Exercise: Write out the whole listing again, exactly as given.

Dataset extract:

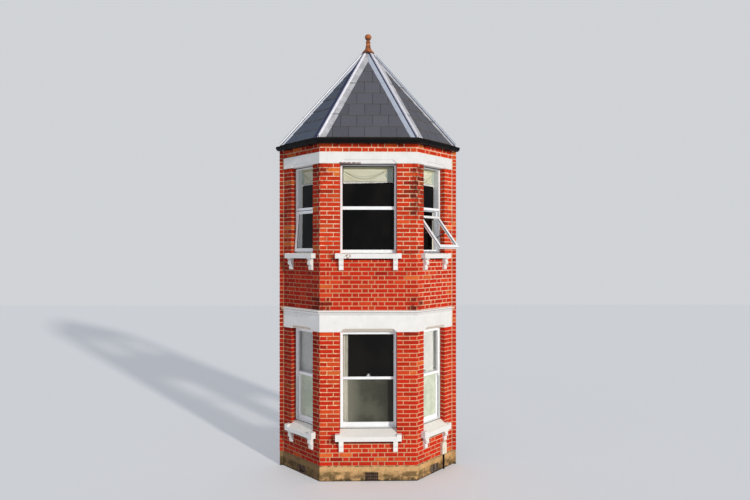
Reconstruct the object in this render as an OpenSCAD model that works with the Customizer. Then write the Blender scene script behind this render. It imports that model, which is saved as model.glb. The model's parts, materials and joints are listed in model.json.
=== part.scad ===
// Two-storey canted bay window, cut off at the house wall.
// X runs along the wall, -Y is the street side and Z is up.
// The origin lies on the ground, in the wall plane, on the bay's centre line.

/* [Plan] */
// Width of the front facet between its brick corners
front_w = 1680; // [1500:10:1900]
// How far each canted side comes forward
cant_run = 727; // [700:1:800]
// Width of the brick nib between a canted side and the house wall
nib_w = 80; // [60:1:120]
// Depth of the nib in front of the wall plane
nib_d = 50; // [40:1:80]
// Thickness of the brick walls
wall_t = 225; // [222:1:235]
// Width of the front window openings
front_open_w = 1000; // [900:5:1100]
// Width of the side window openings
side_open_w = 620; // [520:5:660]
// How far the side openings lie off their facet's middle, towards the front
side_shift = 17; // [0:1:30]
// Depth of the brick reveal in front of the window frames
reveal = 100; // [80:1:101]
// How far the brickwork behind the reveals is cut back for the frames' jambs
check_w = 40; // [20:1:45]

/* [Heights] */
// Top of the rendered plinth
plinth_top = 260; // [200:5:300]
// Underside of the ground-floor sills
lower_sill_z = 715; // [650:5:760]
// Underside of the ground-floor lintel band
lower_head_z = 2586; // [2450:5:2650]
// Height of the plain part of the ground-floor band
fascia_h = 294; // [260:1:320]
// Underside of the first-floor sills
upper_sill_z = 3863; // [3800:5:3950]
// Underside of the first-floor lintel band
upper_head_z = 5515; // [5400:5:5600]
// Height of the first-floor lintel band
lintel_h = 200; // [170:1:225]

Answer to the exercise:
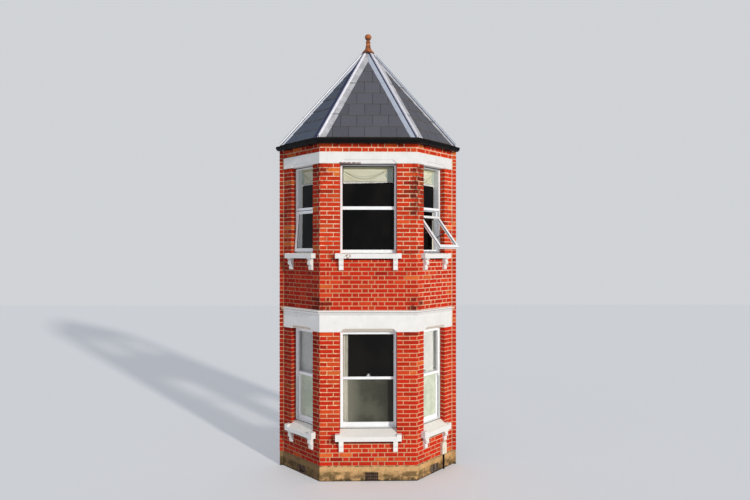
Reconstruct the object in this render as an OpenSCAD model that works with the Customizer. Then write the Blender scene script behind this render. It imports that model, which is saved as model.glb. The model's parts, materials and joints are listed in model.json.
=== part.scad ===
// Two-storey canted bay window, cut off at the house wall.
// X runs along the wall, -Y is the street side and Z is up.
// The origin lies on the ground, in the wall plane, on the bay's centre line.

/* [Plan] */
// Width of the front facet between its brick corners
front_w = 1680; // [1500:10:1900]
// How far each canted side comes forward
cant_run = 727; // [700:1:800]
// Width of the brick nib between a canted side and the house wall
nib_w = 80; // [60:1:120]
// Depth of the nib in front of the wall plane
nib_d = 50; // [40:1:80]
// Thickness of the brick walls
wall_t = 225; // [222:1:235]
// Width of the front window openings
front_open_w = 1000; // [900:5:1100]
// Width of the side window openings
side_open_w = 620; // [520:5:660]
// How far the side openings lie off their facet's middle, towards the front
side_shift = 17; // [0:1:30]
// Depth of the brick reveal in front of the window frames
reveal = 100; // [80:1:101]
// How far the brickwork behind the reveals is cut back for the frames' jambs
check_w = 40; // [20:1:45]

/* [Heights] */
// Top of the rendered plinth
plinth_top = 260; // [200:5:300]
// Underside of the ground-floor sills
lower_sill_z = 715; // [650:5:760]
// Underside of the ground-floor lintel band
lower_head_z = 2586; // [2450:5:2650]
// Height of the plain part of the ground-floor band
fascia_h = 294; // [260:1:320]
// Underside of the first-floor sills
upper_sill_z = 3863; // [3800:5:3950]
// Underside of the first-floor lintel band
upper_head_z = 5515; // [5400:5:5600]
// Height of the first-floor lintel band
lintel_h = 200; // [170:1:225]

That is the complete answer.